The reason they survived? They'd packed their boats with dried cod, stacked like planks on their longboats for the long sea journey, and they dined on the fresh fish which virtually leapt into their boats in the shallow coastal seas off America.

In the Middle Ages, Basque businessmen thrived on a trade of cod, which not only tasted good but also preserved exceptionally well. And by then the British had caught on and their pockets bulged with the money fish catches brought in.

During the Catholic fervour of medieval times, cod kept the population going on the "lean days" - every Friday and the 40 days of Lent - when sex and eating meat were forbidden.

The fishing "gold rush" of the 1550s, when Newfoundland provided 60 per cent of cod for Europe, prompted a shipbuilding boom the likes of which had never been seen before and has never been seen since.

The fish boom led to a salt shortage and the imposition of a salt tax in France and Britain. In France, the tax stuck in the throat like a fishbone and was so unpopular it was a principal grievance leading to the French Revolution.

Later, the cold fish became popular in hot climates, particularly among the slaves working the sugar plantations in the Caribbean.

In 1677, it came to the notice of King Charles that those confounded colonists were selling cod to Spain instead of England. The New Englanders replied to his protest letter by sending him 1,000 cod and a polite note saying they would do what they liked; the first seed of dissent which would lead to American independence.

Jewish traders made their mark with cod in the 1830s when they invented fish and chip stalls in the east end of London. The arrival of steam power and refrigeration meant fish could now be chased and caught at speed, not that this would make much difference to the tardy cod.

But by the 1890s, fish stocks in the North Sea were falling fast, so trawler men simply went further afield to the seas around Iceland.

Clarence Birdseye didn't further the survival of cod in the 1930s when he invented frozen fish fingers and the world went mad for them. Only the Second World War gave the fish any respite as it inadvertently fell under the protection of the German U-boat.

The 1950s saw Iceland get tough with foreign fishermen and impose a 12-mile exclusion zone. Gunboats were dispatched with British trawlers and the first of the cod wars occurred, a conflict which would be repeated twice more.

By 1981, 287,000 tons of cod were being harvested from the North Sea. A decade later the figure had dropped to 86,000.

On December 15, Europe is expected to cut the British quota to well below last year's figure of 80,000 tons. Fishermen fear it could be as high as 30 per cent, which they claim could kill the industry.

The new quota will be based on scientific research gathered by the International Council for the Exploration of the Seas.

A spokesman for the Ministry of Agiculture, Fisheries and Food says: "They tell us what the state of play is with the stocks at the moment and that will be used as a template by Brussels. Stocks are teetering on the brink where they may not recover. It's a delicate balancing act to maintain the industry and the stocks.

"The number of fish has declined and so has their size. They don't have enough time to breed or grow."

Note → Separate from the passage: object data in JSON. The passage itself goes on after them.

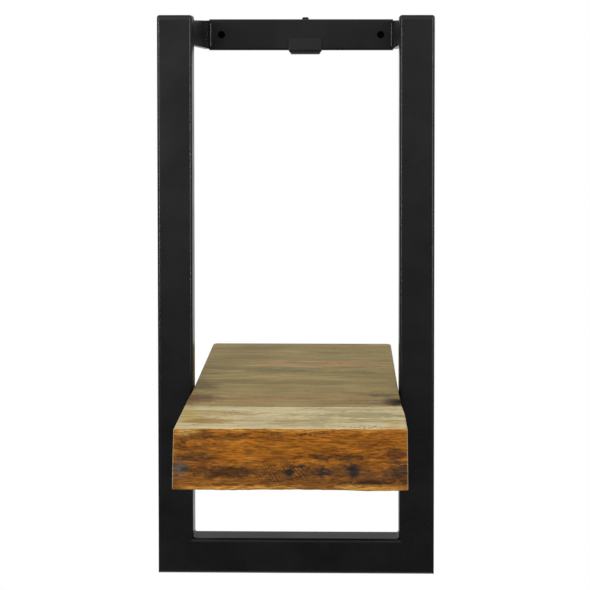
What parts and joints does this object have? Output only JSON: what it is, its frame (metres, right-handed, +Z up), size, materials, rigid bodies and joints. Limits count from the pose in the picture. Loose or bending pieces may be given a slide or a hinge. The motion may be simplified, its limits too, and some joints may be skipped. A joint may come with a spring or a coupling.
{
  "type": "entryway wall shelf",
  "caption": "Wall shelf: thick live-edge slab held low in a slim welded black steel frame, with arms back to a wall rail that is screwed to the wall and sits in a hook.",
  "frame": {"origin": "midway between the two wall screw holes, on the rear face of the wall rail", "axes": "+X to the right seen from the room, +Y into the wall, +Z up"},
  "size_m": [0.3, 0.2611, 0.6101],
  "materials": {
    "black_steel": "smooth black powder coat, satin gloss",
    "hook_steel": "black powder coat, slightly duller",
    "black_screw": "black oxide",
    "cap_plastic": "moulded black polyethylene",
    "sapwood": "pale sapwood with a brown live edge, oiled",
    "heartwood": "olive brown heartwood, oiled",
    "rear_heartwood": "streaked heartwood, oiled",
    "zinc_screw": "zinc plated"
  },
  "bodies": {
    "root": {"left_upright": "black_steel", "right_upright": "black_steel", "bottom_rail": "black_steel", "left_arm": "black_steel", "right_arm": "black_steel", "wall_rail": "black_steel", "left_end_cap": "cap_plastic", "right_end_cap": "cap_plastic", "support_plate": "black_steel", "slab_front_stave": "sapwood", "slab_middle_stave": "heartwood", "slab_rear_stave": "rear_heartwood", "slab_screws": "zinc_screw", "wall_hook": "hook_steel", "lock_screw": "black_screw", "frame_welds": "black_steel"}
  },
  "joints": []
}
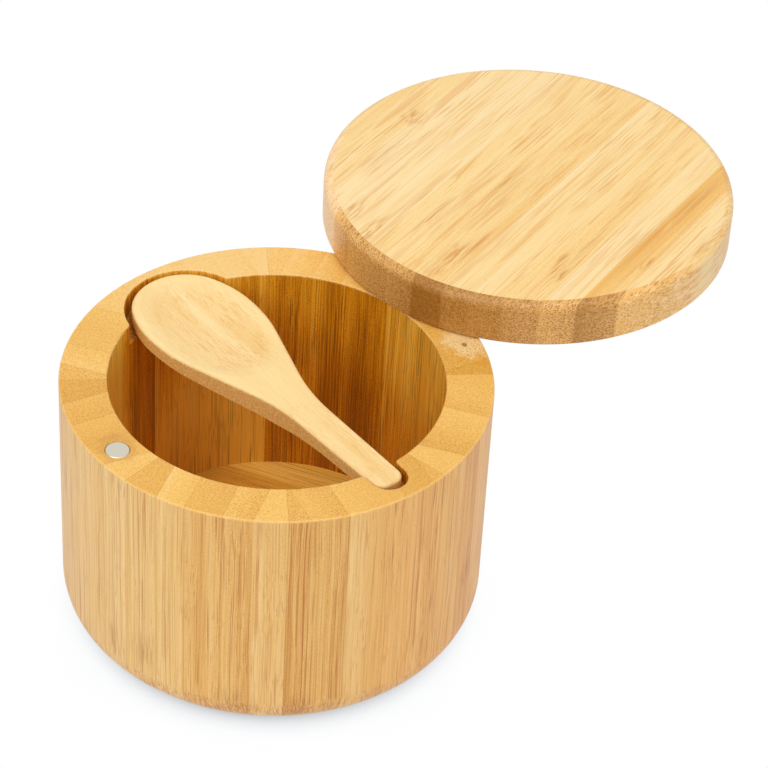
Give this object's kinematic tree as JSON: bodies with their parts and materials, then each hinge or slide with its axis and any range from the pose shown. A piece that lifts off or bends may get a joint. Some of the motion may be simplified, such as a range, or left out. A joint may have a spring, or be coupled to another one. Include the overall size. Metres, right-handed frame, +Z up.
{
  "type": "salt box",
  "caption": "Round bamboo salt box with a thick disc lid that swivels on a vertical pin, a magnet catch, and a small wooden spoon lying across the rim in two pockets.",
  "frame": {"origin": "centre of the box's foot, on the plane that it stands on", "axes": "+Z up the box's axis; +Y from the box's middle to the lid's pivot pin; +X from the spoon's bowl to the end of its handle"},
  "size_m": [0.1024, 0.168, 0.0698],
  "materials": {
    "bamboo_wall": "oiled satin bamboo, end grain on the rim",
    "bamboo_floor": "oiled satin bamboo",
    "bamboo_lid": "oiled satin bamboo, long grain on the top",
    "magnet": "nickel plate, satin",
    "pin_steel": "plain turned steel",
    "spoon_wood": "bare sanded pale wood"
  },
  "bodies": {
    "box": {"stave_1": "bamboo_wall", "stave_2": "bamboo_wall", "stave_3": "bamboo_wall", "stave_4": "bamboo_wall", "stave_5": "bamboo_wall", "stave_6": "bamboo_wall", "stave_7": "bamboo_wall", "stave_8": "bamboo_wall", "base_disc": "bamboo_floor", "rim_magnet": "magnet"},
    "lid": {"lid_board": "bamboo_lid", "lid_magnet": "magnet", "pivot_pin": "pin_steel"},
    "spoon": {"spoon": "spoon_wood"}
  },
  "joints": [
    {"name": "lid_swivel", "type": "hinge", "parent": "box", "child": "lid", "pos_m": [0, 0.04, 0.059], "axis": [0, 0, 1], "continuous": true},
    {"name": "spoon_lift", "type": "slide", "parent": "box", "child": "spoon", "axis": [0, 0, 1], "range_m": [0, 0.03]}
  ]
}
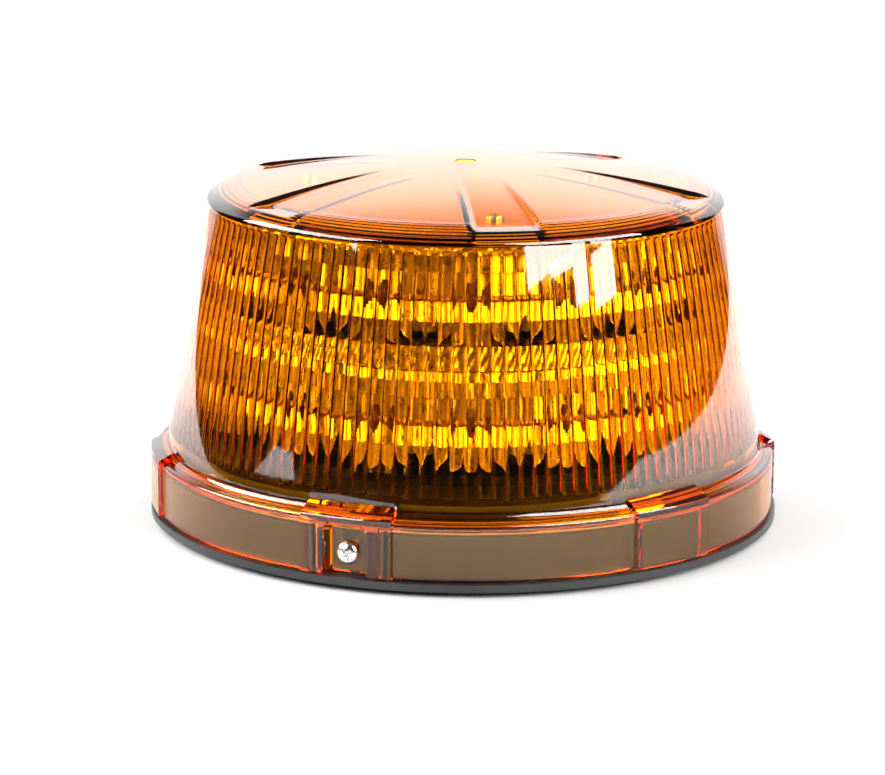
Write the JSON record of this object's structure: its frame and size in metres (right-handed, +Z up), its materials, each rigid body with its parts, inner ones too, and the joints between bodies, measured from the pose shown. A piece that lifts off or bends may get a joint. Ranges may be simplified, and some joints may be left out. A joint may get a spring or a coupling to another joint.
{
  "type": "warning beacon",
  "caption": "Low round amber LED warning beacon: fluted lens cover on a black base with radial fixing screws, over tiers of reflector optics.",
  "frame": {"origin": "centre of the underside of the mounting gasket, on the mounting surface", "axes": "+Z up along the beacon's axis, -Y out through the lens screw in the front tab"},
  "size_m": [0.16, 0.16, 0.0906],
  "materials": {
    "amber_lens": "transparent amber polycarbonate, gloss outside, fluted inside",
    "black_base": "black moulded polycarbonate, fine satin texture",
    "gasket_rubber": "dark grey-green closed-cell rubber",
    "seal_rubber": "black rubber",
    "seal_silicone": "pale silicone",
    "screw_steel": "bright zinc-plated steel",
    "bush_steel": "turned steel",
    "insert_brass": "knurled brass",
    "tower_aluminium": "black anodised aluminium",
    "reflector_metal": "vacuum-metallised plastic",
    "board_white": "white solder mask on aluminium board",
    "board_green": "green solder mask on glass-epoxy board",
    "led_package": "phosphor and clear silicone dome",
    "capacitor_can": "aluminium can with dark sleeve",
    "ferrite": "ferrite with copper winding",
    "chip_epoxy": "black epoxy",
    "header_nylon": "natural nylon",
    "vent_membrane": "moulded vent body",
    "carrier_black": "black moulded plastic",
    "plate_white": "satin white plastic"
  },
  "bodies": {
    "base": {"mounting_gasket": "gasket_rubber", "base": "black_base", "mount_bushes": "bush_steel", "cable_grommet": "seal_rubber", "breather_vent": "vent_membrane", "driver_board": "board_green", "capacitors": "capacitor_can", "inductor": "ferrite", "power_transistors": "chip_epoxy", "controller_chips": "chip_epoxy", "power_header": "header_nylon", "link_header": "chip_epoxy", "board_screws": "screw_steel", "carrier_plate": "carrier_black", "heat_sink_tower": "tower_aluminium", "tower_screws": "screw_steel", "led_board_lower": "board_white", "led_board_upper": "board_white", "leds_lower": "led_package", "leds_upper": "led_package", "reflector_lower": "reflector_metal", "reflector_upper": "reflector_metal", "tier_divider": "reflector_metal", "top_plate": "plate_white", "top_plate_screws": "screw_steel"},
    "lens_cover": {"lens": "amber_lens", "lens_seal": "seal_silicone", "lens_inserts": "insert_brass"},
    "screw_1": {"lens_screw_1": "screw_steel"},
    "screw_2": {"lens_screw_2": "screw_steel"},
    "screw_3": {"lens_screw_3": "screw_steel"}
  },
  "joints": [
    {"name": "lens_lift", "type": "slide", "parent": "base", "child": "lens_cover", "axis": [0, 0, 1], "range_m": [0, 0.09]},
    {"name": "lens_screw_1_out", "type": "slide", "parent": "lens_cover", "child": "screw_1", "axis": [0, -1, 0], "range_m": [0, 0.006]},
    {"name": "lens_screw_2_out", "type": "slide", "parent": "lens_cover", "child": "screw_2", "axis": [0.866, 0.5, 0], "range_m": [0, 0.006]},
    {"name": "lens_screw_3_out", "type": "slide", "parent": "lens_cover", "child": "screw_3", "axis": [-0.866, 0.5, 0], "range_m": [0, 0.006]}
  ]
}
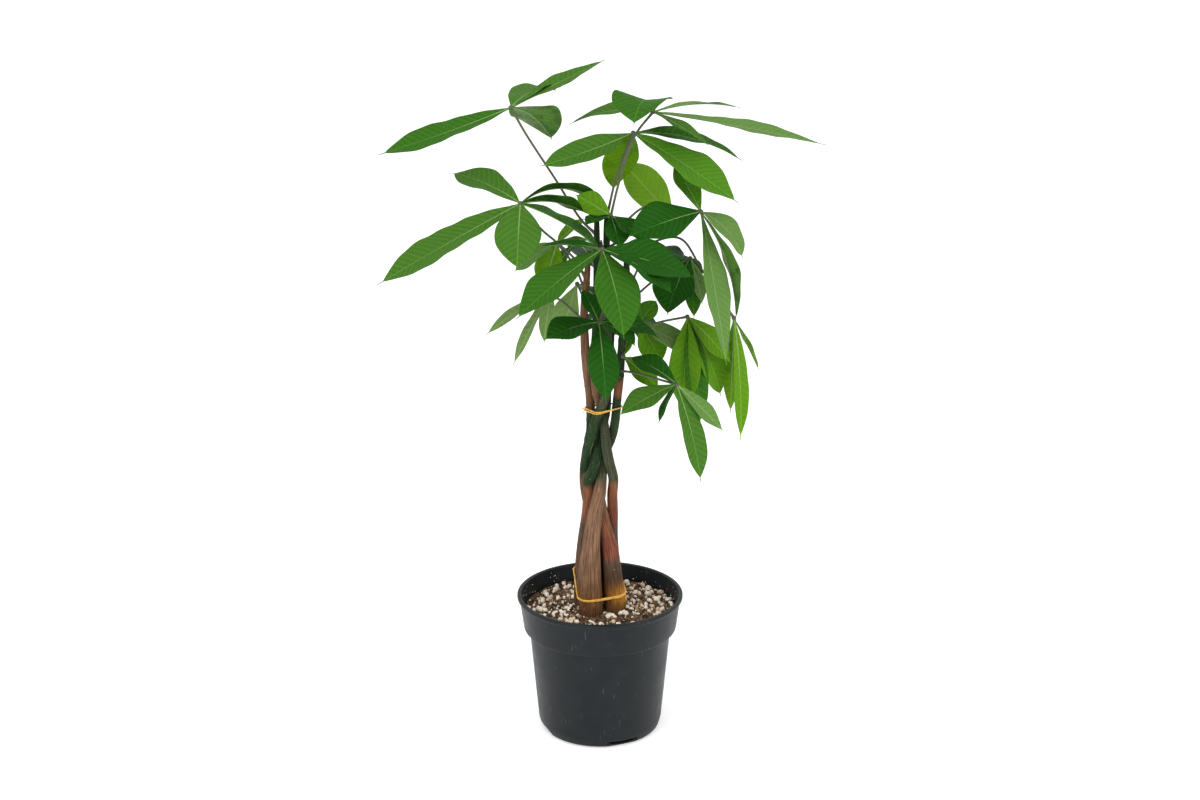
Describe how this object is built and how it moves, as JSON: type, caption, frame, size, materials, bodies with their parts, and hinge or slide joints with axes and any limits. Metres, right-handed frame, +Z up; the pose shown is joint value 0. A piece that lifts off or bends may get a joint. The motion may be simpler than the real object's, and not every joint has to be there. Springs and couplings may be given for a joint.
{
  "type": "potted money tree",
  "caption": "Young money tree with a plaited trunk and a crown of hand-shaped leaves, in a round plastic nursery pot of soil.",
  "frame": {"origin": "centre of the pot's underside, where it rests", "axes": "+Z up along the trunk; -Y is the side seen in the reference view, +X to its right"},
  "size_m": [0.4165, 0.2767, 0.6572],
  "materials": {
    "pot_plastic": "matte charcoal, a little dusty",
    "soil": "rough potting soil with pale perlite",
    "bark": "dull young bark, brown below and green above",
    "raffia": "golden raffia",
    "leaf": "smooth living leaf, soft sheen"
  },
  "bodies": {
    "root": {"pot": "pot_plastic", "soil": "soil", "trunk_1": "bark", "trunk_2": "bark", "trunk_3": "bark", "trunk_4": "bark", "trunk_5": "bark", "tie_upper": "raffia", "tie_lower": "raffia", "leaf_01": "leaf", "leaf_02": "leaf", "leaf_03": "leaf", "leaf_04": "leaf", "leaf_05": "leaf", "leaf_06": "leaf", "leaf_07": "leaf", "leaf_08": "leaf", "leaf_09": "leaf", "leaf_10": "leaf", "leaf_11": "leaf", "leaf_12": "leaf", "leaf_13": "leaf", "leaf_14": "leaf", "leaf_15": "leaf", "leaf_16": "leaf", "leaf_17": "leaf", "leaf_18": "leaf", "leaf_19": "leaf", "leaf_20": "leaf", "leaf_21": "leaf"}
  },
  "joints": []
}
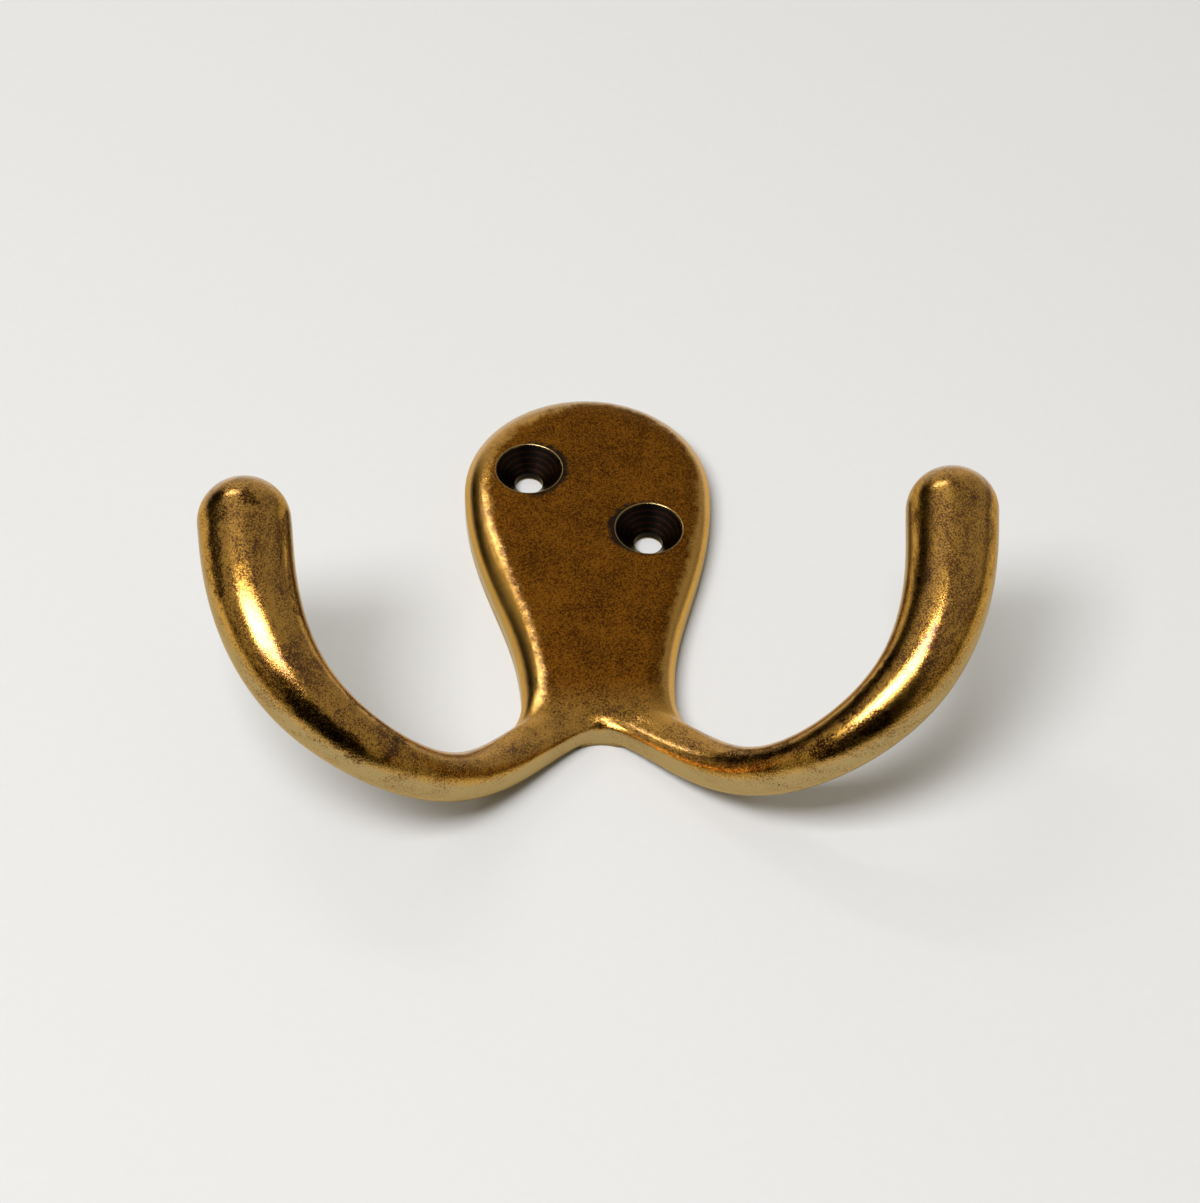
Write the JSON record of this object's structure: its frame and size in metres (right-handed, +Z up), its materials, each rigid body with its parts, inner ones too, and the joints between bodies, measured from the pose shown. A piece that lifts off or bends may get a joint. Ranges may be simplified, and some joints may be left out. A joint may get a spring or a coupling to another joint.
{
  "type": "hat and coat hook",
  "caption": "Hat and coat hook: a flat pear-shaped wall plate with countersunk screw holes set on a slant, and an arm at each side that sweeps down, out and up to a rounded tip.",
  "frame": {"origin": "midway between the two screw holes, on the flat back of the plate where it meets the wall", "axes": "+Z up the wall, +X to the right as seen from in front, +Y into the wall; the hook stands out towards -Y"},
  "size_m": [0.0766, 0.0261, 0.0578],
  "materials": {
    "antique_brass": "antiqued brass: dark brown grained flats, edges and arms rubbed bright, satin polish"
  },
  "bodies": {
    "root": {"coat_hook": "antique_brass"}
  },
  "joints": []
}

But North-East fishermen are far from convinced that cod stocks are as bad as the scientists believe. "We don't think it's that bad," says Richard Brewer, director of Whitby's Anglo-Scottish Fish Producer Organisation. "We are currently seeing an improved class of fish. But we are very worried about the proposed cuts. Cod is our mainstay, accounting for 70 per cent of our income.

"Global warming could have something to do with the decline. The sea temperature is a lot warmer than it should be, which has seen cod migrate south into the English Channel. We just hope this is one of nature's foibles."

Fishermen in the region have been continuously lobbying the Government and Europe to persuade minsiters not to reduce quotas. But they are also preparing for the worst.

"We are looking at alternatives - prawns, flatfish, monks - they are in the North Sea but you have to go a lot further out," says Mr Brewer.

But, as far as cod goes, it could soon become the fish that got away.